Tools of the trade…. USB network adapter



For a long time I really disliked seeing USB network adapters. The main reason is the performance. USB 1 can only do ~ 12Mbps which compared to a 10/100 ethernet controller “significantly limits your ability to do more than 10…” Even USB 2 supports 480 Mbps which should give you the ability to get full throughput of up to 200mbps with full duplexing. However, I still cringed at USB network adapters….


Here’s why. Let’s say you have a printer or scanner or USB speakers, etc. on the same USB bus… everything is sharing that same 480Mbps and it’s a less than ideal solution. Network cards are easy to install (PCI cards) very reliable and it’s a nice simple/standard plug.

That much said, one of the newest addition to my set of tools is just that a USB ethernet (network) adapter. I just got a D-Link USB 2.0 Fast Enet Adapter, the model number DUB-E100. The main motivation is that I still work on machines from time to time that DON’T have a PCI card and it would be nice to have a non-invasive way of getting them on the network relatively quickly to get windows updates/antivirus updates/etc.

The reason I want a non-invasive way is it should be quicker (no opening the case and dislocating a “punch” in the back). Anyway…. after I ordered it I did consider that there were other interesting possibilities including playing around with multiple network adapters on a linux box to test out firewalling setups/etc.
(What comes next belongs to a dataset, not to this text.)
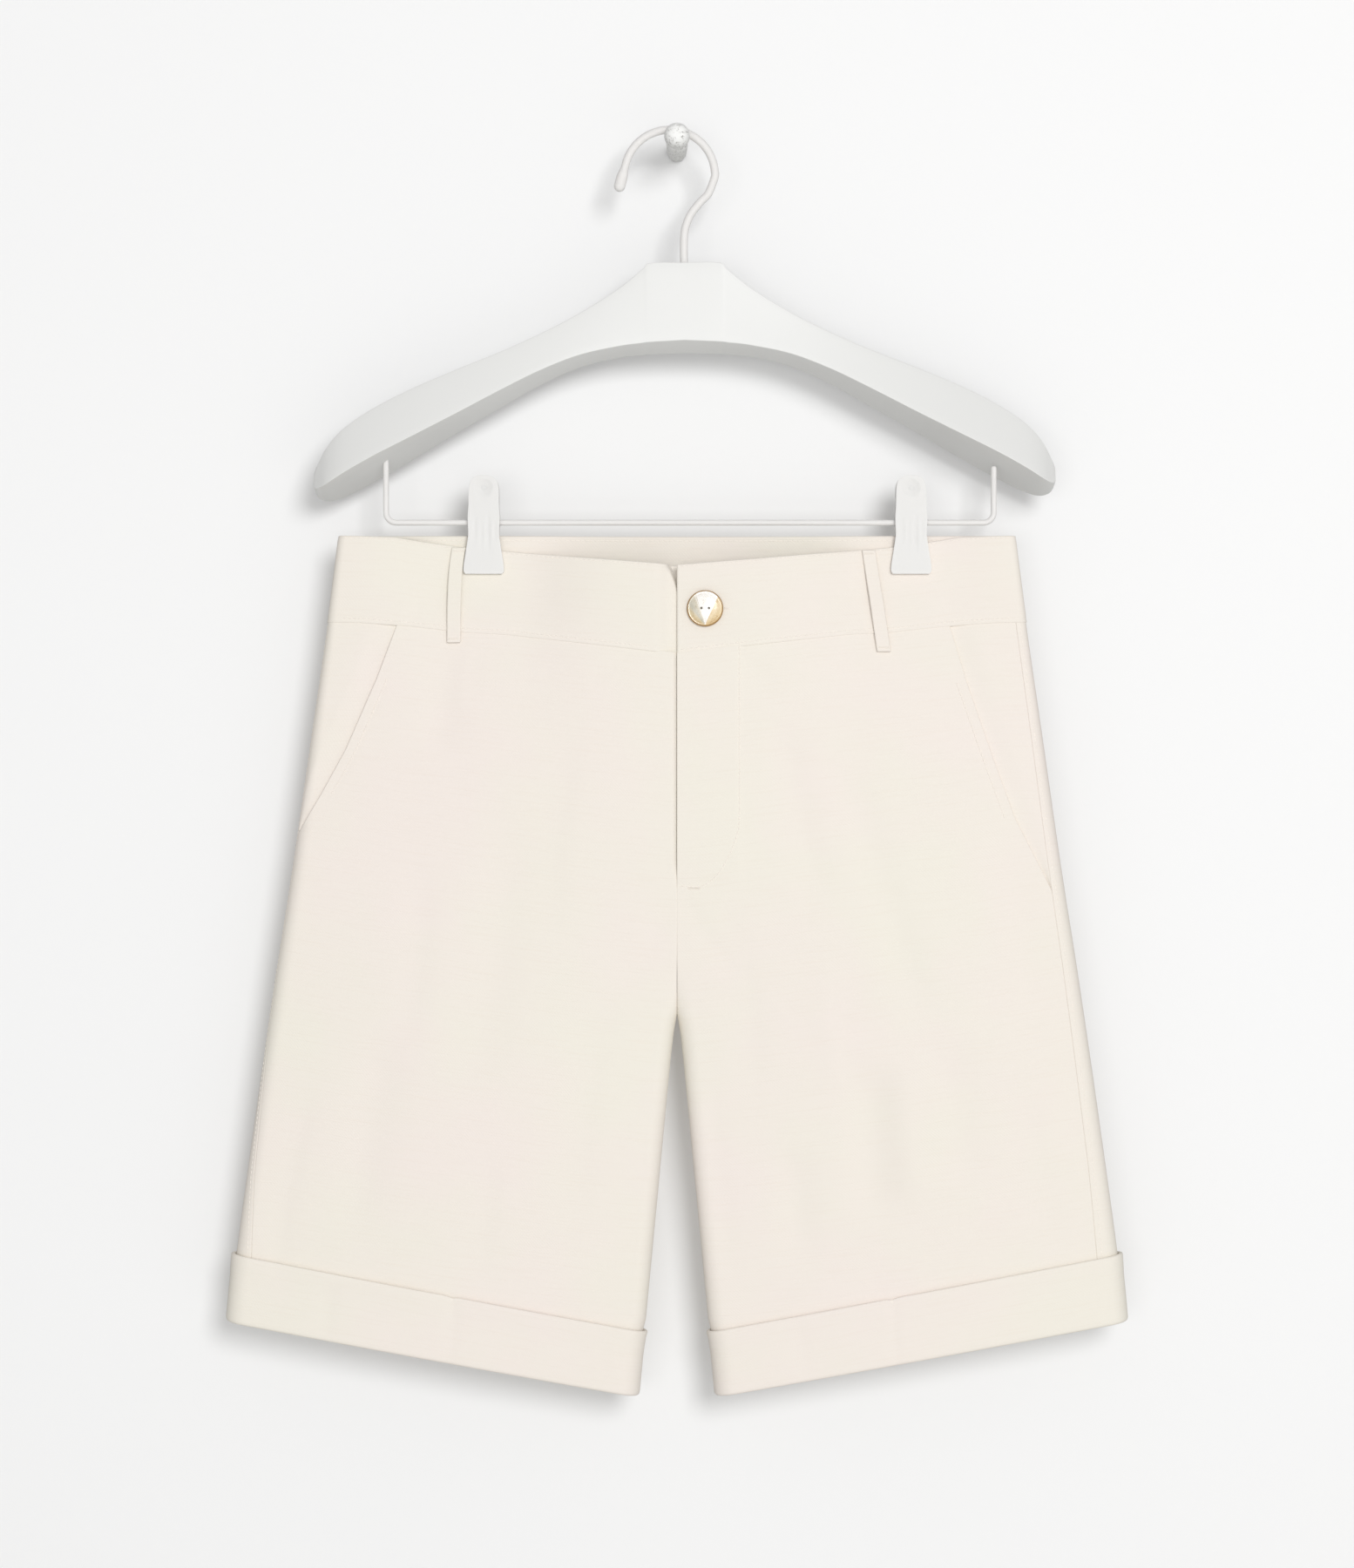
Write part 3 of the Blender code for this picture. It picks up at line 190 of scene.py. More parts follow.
# Creases: the ends of each, how far it bows sideways, its width, how much wider its far side is, and
# its height, which is negative for a trough.
Crease = namedtuple("Crease", "face x0 z0 x1 z1 bow width lean height")
CREASES = (
    Crease(FRONT, 110, -540, 114, -630, 0, 13, 1.0, -2.6),
    Crease(FRONT, 133, -535, 140, -625, 0, 12, 1.0, 2.0),
    Crease(FRONT, 157, -528, 166, -612, 0, 15, 1.0, -2.4),
    Crease(FRONT, 66, -590, 72, -655, 0, 11, 1.0, -1.8),
    Crease(FRONT, 58, -340, 82, -445, 0, 11, 1.0, -1.8),
    Crease(FRONT, 95, -362, 144, -520, 0, 12, 1.0, -2.0),
    Crease(FRONT, -129, -288, -140, -360, 0, 12, 1.0, -1.8),
    Crease(FRONT, -95, -400, -118, -560, 0, 16, 1.0, -1.6),
    Crease(FRONT, -170, -520, -190, -640, 0, 14, 1.0, -1.8),
    Crease(BACK, -70, -330, -60, -440, 0, 14, 1.0, -2.0),
    Crease(BACK, 80, -330, 66, -450, 0, 14, 1.0, -2.0),
    Crease(BACK, -150, -540, -165, -640, 0, 15, 1.0, -2.2),
    Crease(BACK, 120, -540, 130, -650, 0, 15, 1.0, -2.2),
    # Short ones at the waist: under the clips, beside the loops and at the pocket tops.
    Crease(FRONT, -109, -256, -93, -266, 1.5, 2.6, 1.6, -0.7),
    Crease(FRONT, -100, -262, -70, -276, -2.0, 4.0, 1.5, -0.5),
    Crease(FRONT, -141, -258, -156, -286, 1.5, 3.4, 1.7, -0.8),
    Crease(FRONT, -150, -262, -163, -279, -1.0, 3.0, 1.4, 0.6),
    Crease(FRONT, 87, -265, 107, -260, 0.6, 1.8, 2.2, -0.8),
    Crease(FRONT, 132, -256, 121, -274, 1.0, 3.2, 1.5, -0.6),
    Crease(FRONT, 148, -258, 165, -292, -2.0, 4.6, 1.4, -0.6),
    Crease(FRONT, -121, -290, -126, -335, 2.0, 5.0, 1.6, 0.7),
    Crease(FRONT, 30, -300, 62, -330, -2.0, 6.0, 1.5, -0.5),
    Crease(FRONT, -22, -300, -50, -318, 2.0, 5.0, 1.5, -0.45),
    # Long faint ones down the legs.
    Crease(FRONT, -60, -345, -72, -470, 5.0, 8.0, 1.7, -0.8),
    Crease(FRONT, -150, -420, -160, -530, -4.0, 8.0, 1.5, -0.8),
    Crease(FRONT, -40, -500, -58, -640, 5.0, 9.0, 1.6, -0.9),
    Crease(FRONT, -110, -590, -118, -668, -3.0, 7.0, 1.8, -0.8),
    Crease(FRONT, -215, -560, -233, -664, 3.0, 6.0, 1.5, -1.0),
    Crease(FRONT, 30, -450, 44, -560, -4.0, 8.0, 1.6, -0.8),
    Crease(FRONT, 88, -480, 96, -560, 4.0, 6.0, 1.5, 0.7),
    Crease(FRONT, 190, -400, 208, -520, -4.0, 8.0, 1.6, -0.8),
    Crease(FRONT, 205, -560, 222, -650, 3.0, 8.0, 1.5, -0.9),
    Crease(FRONT, 20, -540, 34, -668, 4.0, 7.0, 1.6, -0.8),
    Crease(FRONT, 4, -440, 34, -486, 3.0, 5.0, 1.6, -0.7),
    Crease(FRONT, -4, -444, -30, -492, -3.0, 5.0, 1.6, -0.7),
    # On the turned-up hems.
    Crease(FRONT, 127, -676, 129, -717, 0.5, 1.6, 2.4, -0.5),
    Crease(FRONT, 70, -688, 74, -722, -1.0, 4.0, 1.6, -0.5),
    Crease(FRONT, -128, -676, -131, -716, 1.0, 3.0, 1.8, -0.5),
    Crease(FRONT, -200, -666, -204, -700, 1.0, 4.0, 1.5, -0.5),
    Crease(FRONT, -36, -700, -34, -730, 0.8, 3.5, 1.6, 0.5),
    # The back, which hangs much the same.
    Crease(BACK, 20, -300, 60, -345, -3.0, 6.0, 1.6, -0.8),
    Crease(BACK, -24, -300, -66, -352, 3.0, 7.0, 1.5, -0.8),
    Crease(BACK, 4, -430, 40, -492, 4.0, 6.0, 1.6, -0.9),
    Crease(BACK, -4, -436, -36, -488, -4.0, 6.0, 1.6, -0.8),
    Crease(BACK, 120, -380, 134, -500, 5.0, 9.0, 1.5, -0.9),
    Crease(BACK, -126, -370, -146, -510, -5.0, 8.0, 1.7, -1.0),
    Crease(BACK, 60, -520, 64, -650, 4.0, 9.0, 1.5, -0.9),
    Crease(BACK, -80, -530, -92, -660, -4.0, 8.0, 1.6, -0.9),
    Crease(BACK, 190, -470, 208, -590, 3.0, 8.0, 1.5, -0.9),
    Crease(BACK, -200, -430, -212, -560, -3.0, 8.0, 1.5, -0.8),
    Crease(BACK, -150, -262, -168, -300, 2.0, 4.0, 1.6, -0.6),
    Crease(BACK, 150, -262, 166, -304, -2.0, 4.0, 1.6, -0.6),
)
CREASE_FADE, CREASE_REACH, CREASE_AT_FOLDS = 0.35, 0.3, 0.25


def smooth(share):
    """An even ease from 0 to 1."""
    share = np.clip(share, 0.0, 1.0)
    return share * share * (3 - 2 * share)


def row_at(level):
    """Sizes of the garment at a level, on a smooth curve through the rows of LEVELS."""
    level = np.asarray(level, float)
    index = np.clip(level.astype(int), 0, len(LEVELS) - 2)
    t = (level - index)[..., None]
    a, b = LEVELS[np.maximum(index - 1, 0)], LEVELS[index]
    c, d = LEVELS[index + 1], LEVELS[np.minimum(index + 2, len(LEVELS) - 1)]
    row = b + 0.5 * t * (c - a + t * (2 * a - 5 * b + 4 * c - d + t * (3 * (b - c) + d - a)))
    return Level(*np.moveaxis(row, -1, 0))


def inseam_x(centre_z):
    """Distance of the leg's inner edge from the middle of the garment."""
    below = np.maximum(CROTCH_Z - centre_z, 0.0)
    covered = smooth((CUFF_TOP_Z + CUFF_TUCK_ABOVE - centre_z) / CUFF_TUCK_OVER)
    start = INSEAM_START * (1 - np.exp(-below / INSEAM_ROUND))
    return INSEAM_SLOPE * below + start + CUFF_WALL * covered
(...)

So, it came I plugged it into my Mandrake 10.1 box and the drive started doing a bit of churning and when I looked lo and behold the usbnet driver had loaded “automagically” and the new eth1 was ready for a network address. (I didn’t have it plugged into anything else for DHCP/etc.) I was impressed that it was really plug-n-play under linux. I think you’ll need the driver disc for most any Windows workstation, but that’s still an improvement on having to open the box.